Nearly 300 attendees packed the Main Campus cafeteria earlier this month for the annual Human Services Alumni Dinner held on May 1.
“It was the largest group we’ve had to date,” said Professor Michael D’Arcangelo, coordinator of the Human Services program at PCCC.
The well-attended yearly event has become a model of effective networking and outreach, as well as an occasion of heartfelt gratitude and a testament to how education can truly transform a life.
Tears and cheers were the order of the night as graduates of the program gathered to catch up with each other, report on their educational and career progress, share information about job openings, or express a need for support from what several alumni speakers called “my Human Services family.”

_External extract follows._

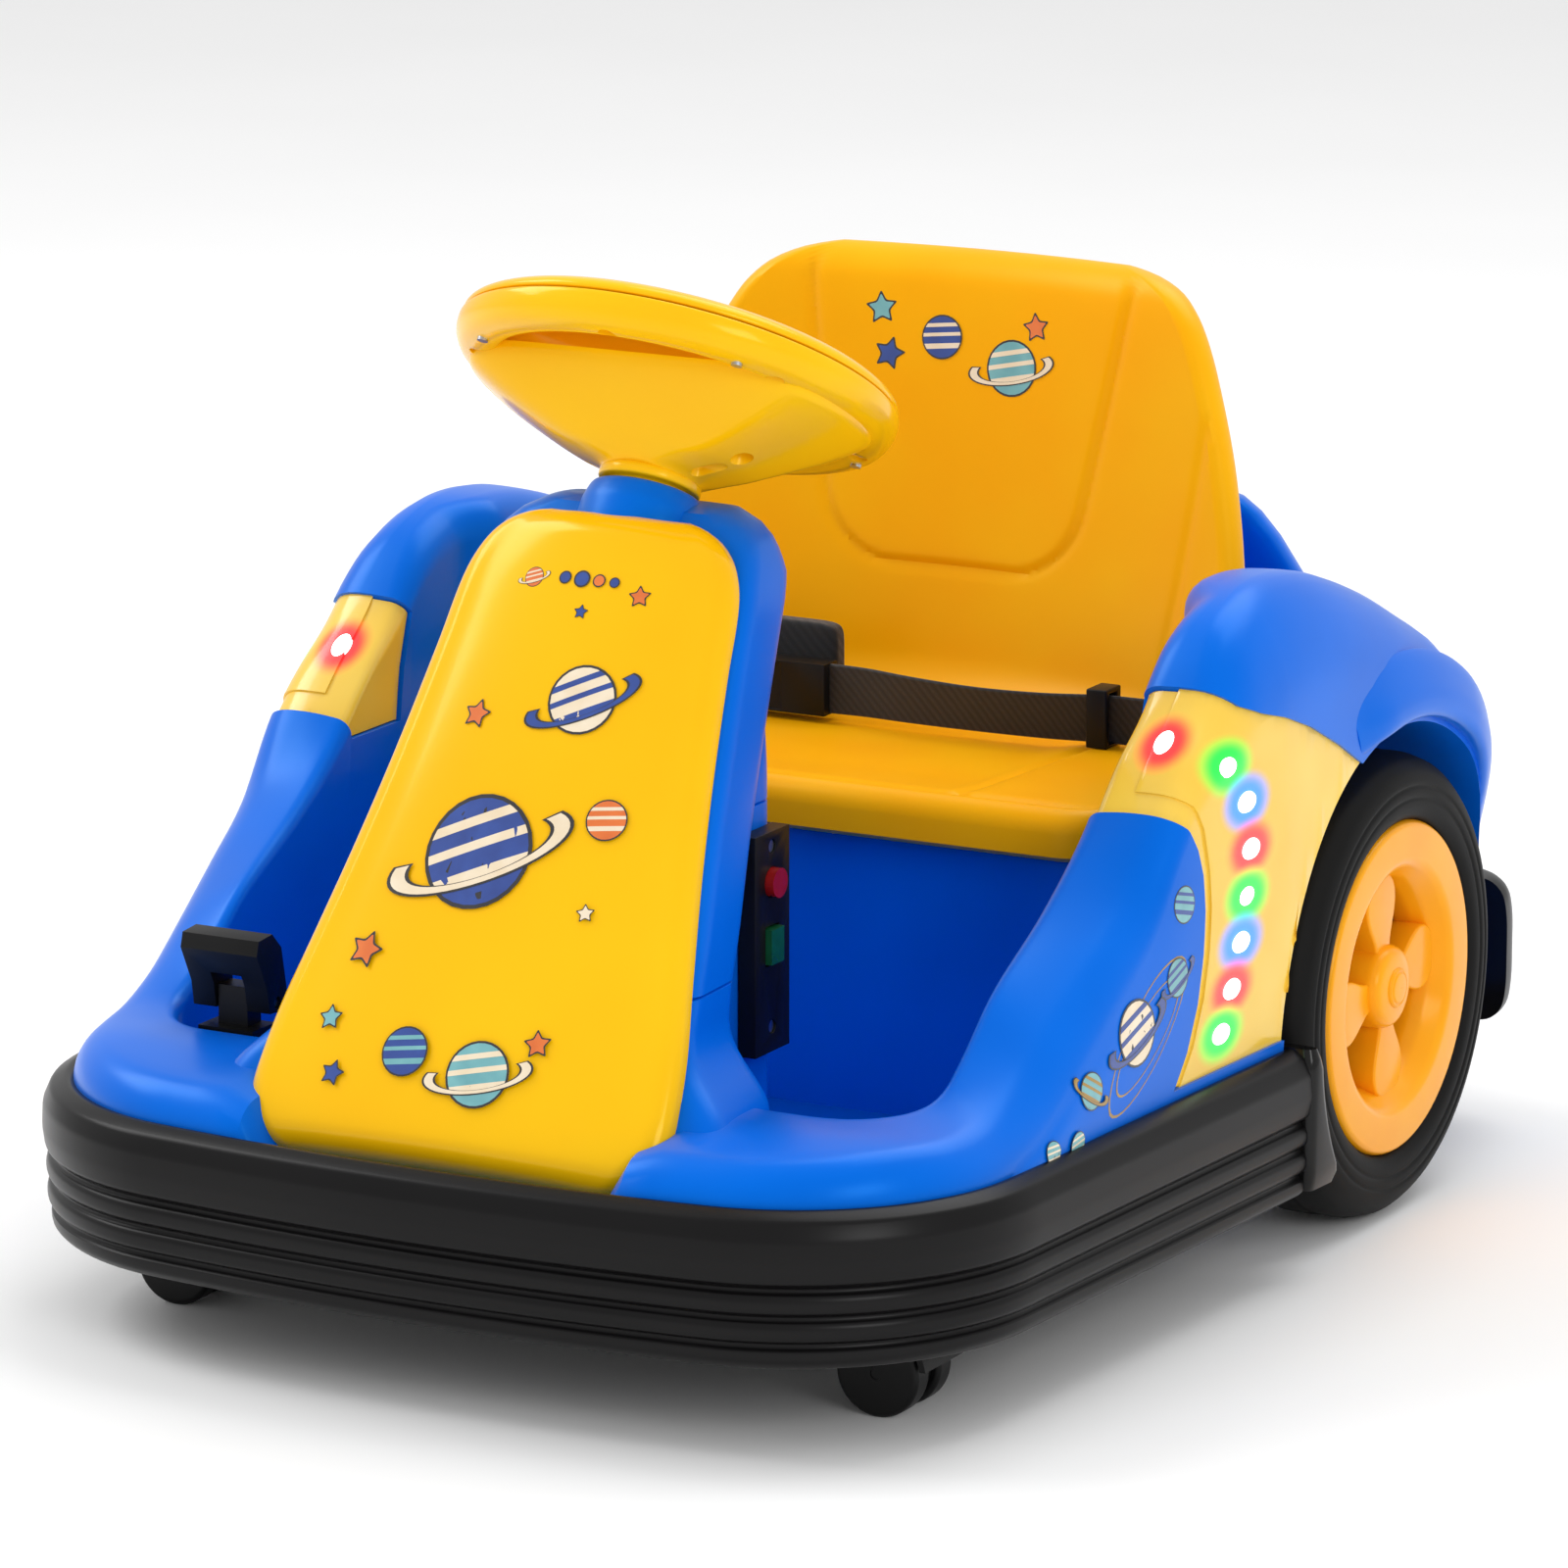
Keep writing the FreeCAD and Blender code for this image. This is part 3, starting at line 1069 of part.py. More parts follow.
def electrics():
    """Battery, control box, speaker and charging socket inside the seat base and the tower."""
    floor = "floor_low + floor_thick + seat_gap"
    keep(box("cell_block", ("-50", "20", floor), ("100", "48", "94")), "battery")
    keep(box("controller", ("-42", "210", floor), ("84", "60", "32")), "control_box")
    basket = doc.addObject("Part::Cone", "speaker_cone")
    bind(basket, Radius1="28", Radius2="16", Height="16")
    place(basket, "0", "column_back - shell_wall - seat_gap", "150", Rotation(Vector(1, 0, 0), 90))
    keep(basket, "speaker")
    jack = cylinder("jack", ("socket_x", "cockpit_rear - 2", "socket_z"), "jack_radius + 3", "2", ALONG_Y)
    jack_body = cylinder("jack_body", ("socket_x", "cockpit_rear", "socket_z"), "jack_radius", "18", ALONG_Y)
    jack_hole = cylinder("jack_hole", ("socket_x", "cockpit_rear - 3", "socket_z"), "plug_radius", "12", ALONG_Y)
    keep(cut("charging_socket", fuse("jack_outer", jack, jack_body), jack_hole), "charging_socket")


def pierce_body_for_socket():
    """Round hole in the seat base's front wall for the charging socket."""
    shell = next(item for item in subparts if item.Label == "body_shell")
    mouth = Vector(size("socket_x"), size("cockpit_rear") - 10, size("socket_z"))
    hole = Part.makeCylinder(size("jack_radius") + size("seat_gap"), 20, mouth, Vector(0, 1, 0))
    shell.Shape = shell.Shape.cut(hole)


# ---------------------------------------------------------------- build and write

def build():
    chassis_base()
    front_bumper()
    bumper_end_clips()
    rear_bumper()
    body_shell()
    light_panels()
    lamps()
    hood_panel()
    tower_shell()
    steering_collar()
    steering_wheel()
    steering_column()
    for side, name in ((1, "left"), (-1, "right")):
        drive_train(side, name)
        tyre(side, name)
        rim(side, name)
    axle_parts()
    casters()
    seat()
    rear_shell()
    control_panel()
    pedal_parts()
    lap_belt()
    electrics()
    pierce_body_for_socket()
    doc.recompute()


def check():
    """Stop before writing if any object failed or any sub-part has no valid shape."""
    failed = [item.Name for item in doc.Objects if {"Invalid", "Error"} & set(item.State)]
    for item in subparts:
        if item.Shape.isNull() or not item.Shape.isValid() or not item.Shape.Solids:
            failed.append(item.Label)
    if failed:
        raise RuntimeError("these objects failed: " + ", ".join(failed))


def write():
    os.makedirs("parts", exist_ok=True)
    for item in subparts:
        item.Shape.exportStep(f"parts/{item.Label}.step")


build()
check()
write()
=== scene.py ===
import math

import bpy
from mathutils import Matrix, Vector


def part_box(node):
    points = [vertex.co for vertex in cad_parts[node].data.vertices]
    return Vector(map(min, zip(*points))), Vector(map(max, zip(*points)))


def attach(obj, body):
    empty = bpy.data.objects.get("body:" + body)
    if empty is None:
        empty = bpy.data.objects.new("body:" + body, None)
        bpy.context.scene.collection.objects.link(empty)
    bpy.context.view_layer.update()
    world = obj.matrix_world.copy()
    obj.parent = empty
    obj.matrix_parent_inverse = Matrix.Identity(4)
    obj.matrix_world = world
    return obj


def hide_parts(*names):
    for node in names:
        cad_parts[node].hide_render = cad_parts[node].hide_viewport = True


# Battery ride-on bumper car for a small child: moulded body, hood, bucket seat, steering wheel, bumpers,
# wheels, side lights and lap belt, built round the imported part. Shapes are worked out in millimetres and
# turned to metres as each mesh is made. The front faces -Y and the driver's left is +X.

MM = 0.001

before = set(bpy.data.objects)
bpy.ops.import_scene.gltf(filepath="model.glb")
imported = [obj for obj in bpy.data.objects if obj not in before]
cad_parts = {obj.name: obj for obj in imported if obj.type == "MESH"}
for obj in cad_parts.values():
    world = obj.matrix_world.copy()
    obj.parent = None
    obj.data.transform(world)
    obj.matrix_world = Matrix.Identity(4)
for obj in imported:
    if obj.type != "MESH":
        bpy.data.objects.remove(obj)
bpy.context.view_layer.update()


def reach(node):
    """A CAD node's lowest and highest corner, in millimetres."""
    low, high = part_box(node)
    return Vector(low) / MM, Vector(high) / MM


BUMPER_LOW, BUMPER_HIGH = reach("front_bumper")
TAIL_LOW, TAIL_HIGH = reach("rear_bumper")
TYRE_LOW, TYRE_HIGH = reach("tyre_left")
SEAT_LOW, SEAT_HIGH = reach("seat")
BODY_HIGH = reach("body_shell")[1]
AXLE = (TYRE_LOW + TYRE_HIGH) / 2
TYRE_RADIUS = TYRE_HIGH.z / 2
FLANK_END = BUMPER_HIGH.y

# Plan of the body: the bumper's front corner, the walls' inset from it, the cockpit, the wells and the tail.
CORNER = Vector((130, -225))
CORNER_RADIUS = 127
BODY_INSET = 15
COCKPIT_HALF = 200
COCKPIT_FRONT = -255
WELL_INNER = 187
ARCH_RADIUS = 131
TAIL_CORNER = 90

# The steering wheel's middle and lean, and the plane of the hood.
STEER_CENTRE = Vector((0, -102, 440))
STEER_TILT = math.radians(30)
HOOD_FOOT = Vector((0, -322, 105))
HOOD_UP = Vector((0, 0.5145, 0.8575))
HOOD_OUT = Vector((0, -0.8575, 0.5145))


# ---------------------------------------------------------------- small tools

def only(piece):
    """Selects one piece and nothing else."""
    bpy.ops.object.select_all(action="DESELECT")
    piece.select_set(True)
    bpy.context.view_layer.objects.active = piece


def edit(piece):
    """Opens a piece for shaping with all of it selected."""
    only(piece)
    bpy.ops.object.mode_set(mode="EDIT")
    bpy.ops.mesh.select_all(action="SELECT")


def leave():
    bpy.ops.object.mode_set(mode="OBJECT")


def sealed(piece, caps=True):
    """Merges doubled points, closes open ends and turns the faces outwards."""
    edit(piece)
    bpy.ops.mesh.remove_doubles(threshold=0.02 * MM)
    if caps:
        bpy.ops.mesh.fill_holes(sides=0)
    bpy.ops.mesh.normals_make_consistent(inside=False)
    leave()
    return piece


def modify(piece, kind, **settings):
    """Adds a modifier with its settings and applies it."""
    only(piece)
    made = piece.modifiers.new(kind.title(), kind)
    for name, value in settings.items():
        setattr(made, name, value)
    bpy.ops.object.modifier_apply(modifier=made.name)
    return piece


def eased(piece, width, segments=3, angle=35):
    """Rounds a piece's sharp edges."""
    return modify(piece, "BEVEL", width=width * MM, segments=segments, limit_method="ANGLE",
                  angle_limit=math.radians(angle), harden_normals=False)


def carved(piece, cutter, operation="DIFFERENCE"):
    """Cuts a piece with another, which is then thrown away."""
    modify(piece, "BOOLEAN", object=cutter, operation=operation, solver="EXACT")
    bpy.data.objects.remove(cutter)
    return piece


def added(name, operator, **settings):
    """What an operator adds, named, with nothing else selected."""
    bpy.ops.object.select_all(action="DESELECT")
    operator(**settings)
    bpy.context.object.name = name
    return bpy.context.object


def loft(name, sections):
    """A closed skin through rings of equally many points, in millimetres."""
    rows = [[*section, section[0]] for section in sections]
    across, along = len(rows[0]) - 1, len(rows) - 1
    piece = added(name, bpy.ops.mesh.primitive_grid_add, x_subdivisions=across, y_subdivisions=along, size=1)
    for vertex in piece.data.vertices:
        column, row = round((vertex.co.x + 0.5) * across), round((vertex.co.y + 0.5) * along)
        vertex.co = Vector(rows[row][column]) * MM
    return sealed(piece)


def outlined(name, points):
    """A closed flat outline, in millimetres, as one face."""
    piece = added(name, bpy.ops.mesh.primitive_circle_add, vertices=len(points), radius=MM, fill_type="NGON")
    for vertex, point in zip(piece.data.vertices, points):
        vertex.co = Vector(point) * MM
    return piece


def stood(name, points, travel):
    """An outline pushed along travel into a solid."""
    piece = outlined(name, points)
    edit(piece)
    bpy.ops.mesh.extrude_region_move(TRANSFORM_OT_translate={"value": Vector(travel) * MM})
    leave()
    return sealed(piece)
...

“How many of you received your bachelor’s degree since the last dinner?” asked Professor D’Arcangelo from the podium in an annual ritual of recognition.
Hands shot up around the room, sparking applause and cheers. The ritual continued:
How many received your master’s degree? Who got married? Had a baby? Received a promotion at work?
Enthusiasm and good will ran high, but the Human Services Alumni Dinner is more than a party. “Our mission here is to graduate,” said Professor D’Arcangelo, who opened this year’s dinner, for the first time, to new and graduating human services students, so they could gain inspiration from alumni.
“This program has led me to places I never dreamed I could go,” said Abel Jimenez (11) one of the evening’s speakers and success stories. A self-described “troublemaker” in high school, Abel became an honor student at PCCC and graduated summa cum laude with a B.A. degree from Rutgers. Now a counselor at a Paterson agency, he credited the Human Services program with “turning my life around.” (Read more about Abel)
Like Abel, many of the program’s alumni who have gone on to successful careers as social workers and counselors can identify with their clients, since they themselves were once in need of the guidance they found in the Human Services program
Professor D’Arcangelo, who is famous for his accessibility to his students, received an emotional tribute from alumnus Antonio Rivera (2000) “Some days you mentored me. Other days you fathered me,” said Antonio, now counselor in private practice and adjunct professor at PCCC.
But it wasn’t just about the nurturing. Both Abel and Antonio emphasized how hard they had to work and how well prepared they had been at PCCC for their bachelor’s degree programs.
“I was the only one in my class at Rutgers who knew about DSM” said Abel, referring to a textbook on mental disorders.
Jennifer Gasparino (07) now a full-time Human Services professor at PCCC said some of her classes at Fairleigh-Dickinson and New York University were “a piece of cake” thanks to the preparation she received here in the Human Services program. (Read more about Professor Gasparino)
Commenting on the growth of the program, Professor Gasparino recalled earlier Alumni Dinners she attended. “There were about 30 or 40 of us,” she said. “Now look at our numbers.”
Inviting new and graduating students to hear these stories and network with the alumni who shared them was part of Professor D’Arcangelo’s strategy to introduce two new Human Services initiatives: a mentoring program and a series of focus groups.
“We’ve been mentoring all along,” said Professor D’Arcangelo, “but now it will be through a structured, ongoing program.” The focus groups will aim to identify effective strategies for helping Human Services majors stay on course to graduate.
“We’re in the business of service,” said Antonio, remarking on these initiatives to the audience. “And we have to work collectively.”